一見すると透明度が高く視界を遮るものが無いので綺麗な海に見えます。しかしこれが、昔生えていたはずの海藻や生き物が少なくなってしまった磯焼けした海なんだというのを肌で感じました。

自然の物でゼロから1を生み出す事はとても難しい。海藻が無くなる前に自分の立場としてできる事は無いか考えて調べ出していた時に、有川の白い砂浜の先に黒く見えるアマモが目に留まり「これだ!」と思いすぐに、有川地区で藻場調査を行っている長崎大学のグレッグ教授の元を訪ねました。


Q.具体的にはどのような活動をしていますか

アマモは海藻ではなく海草といって「うみくさ」と書きます。秋に芽を出し、冬に根を張り育ち、春に海中で花と種子を作り、夏の間種で過ごすというイネのような種子植物です。
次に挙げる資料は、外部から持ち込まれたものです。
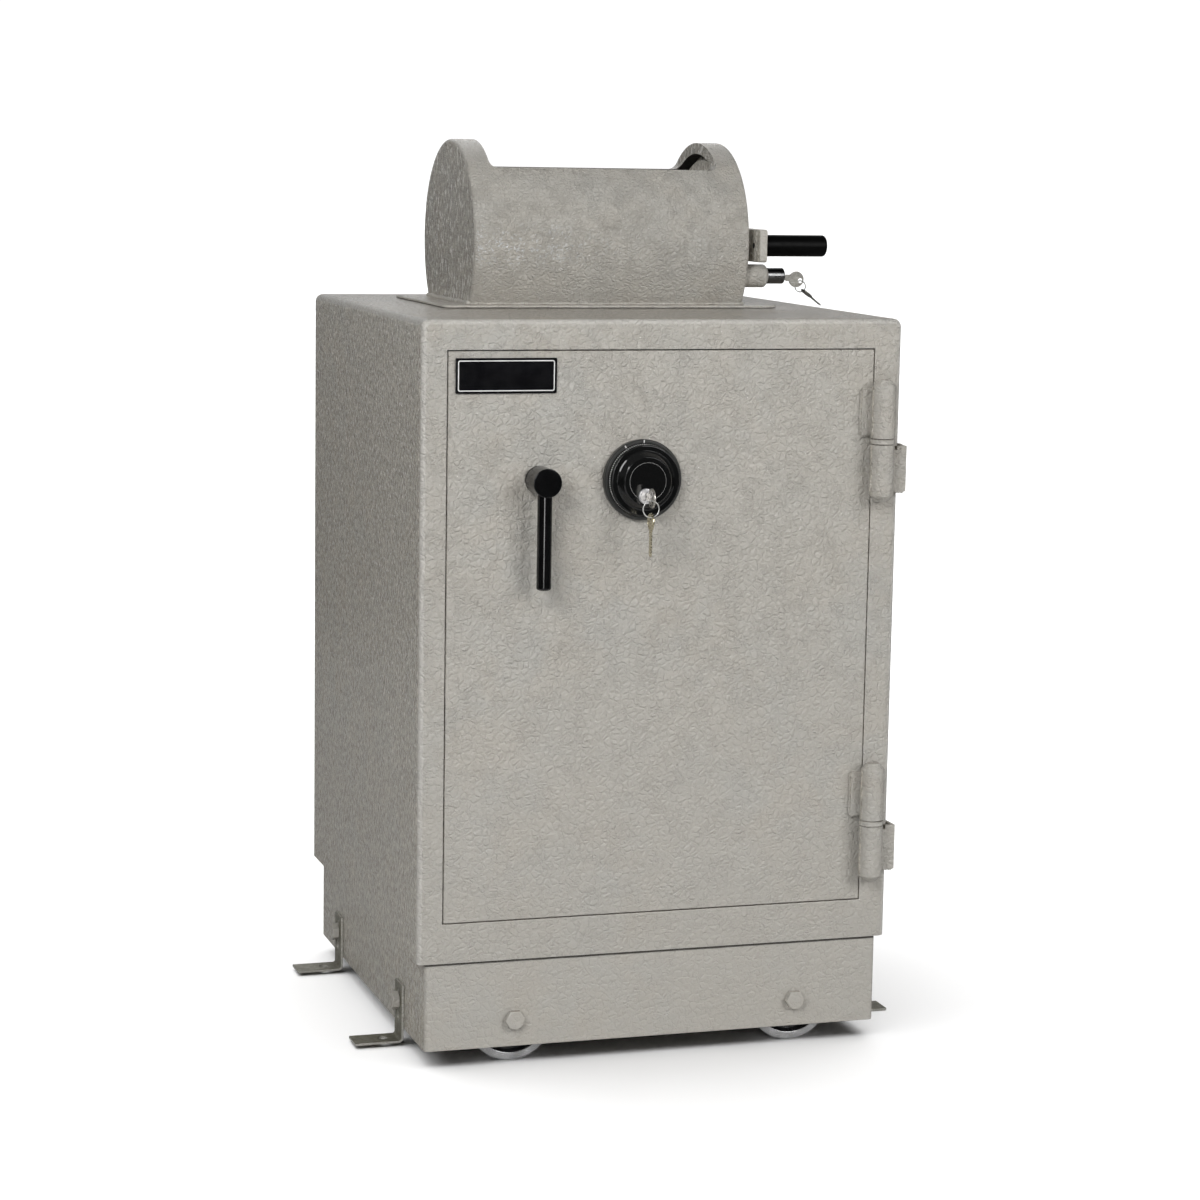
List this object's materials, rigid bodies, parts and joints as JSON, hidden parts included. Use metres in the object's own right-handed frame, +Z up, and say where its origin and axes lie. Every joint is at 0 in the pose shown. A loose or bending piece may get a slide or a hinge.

陸上での管理も可能で、種の採取から植え込みまでを年間通しての体験型イベントとして、地域の方々と一緒に実施しています。昨年は有川地区に約3,000個のアマモの種を植えました。


Q.成果や手応えはありましたか

体験イベントで子ども達と一緒にアマモを植える様子


昨年採取した種の発芽を確認し、地域の子ども達と一緒に管理や植え込みまでできた事は一つの成果かなと思います。あとは発芽したアマモが子孫を残してくれた時点で成功だと思っています。

最近では他の地区でもアマモ場再生の取り組みを実施したいと、相談を受ける事があります。


Q.今後の目標があれば教えてください

まずは再生した藻場が、生き物の産卵場や生育場となること。そしてアマモの光合成により、海中への酸素供給量を増やし、海の環境を整えられることを目指しています。上五島の環境に合った再生の方法が確立でき、目に見えて生き物が増えてきたら、貴重な資源として注目してもらえたら嬉しいです。

またアマモは、温暖化対策としてもCO2を吸収してくれるブルーカーボン生態系としても期待が持てます。アマモ場の再生活動を活かして、他の海藻でも増やす取り組みが出来ればと考えています。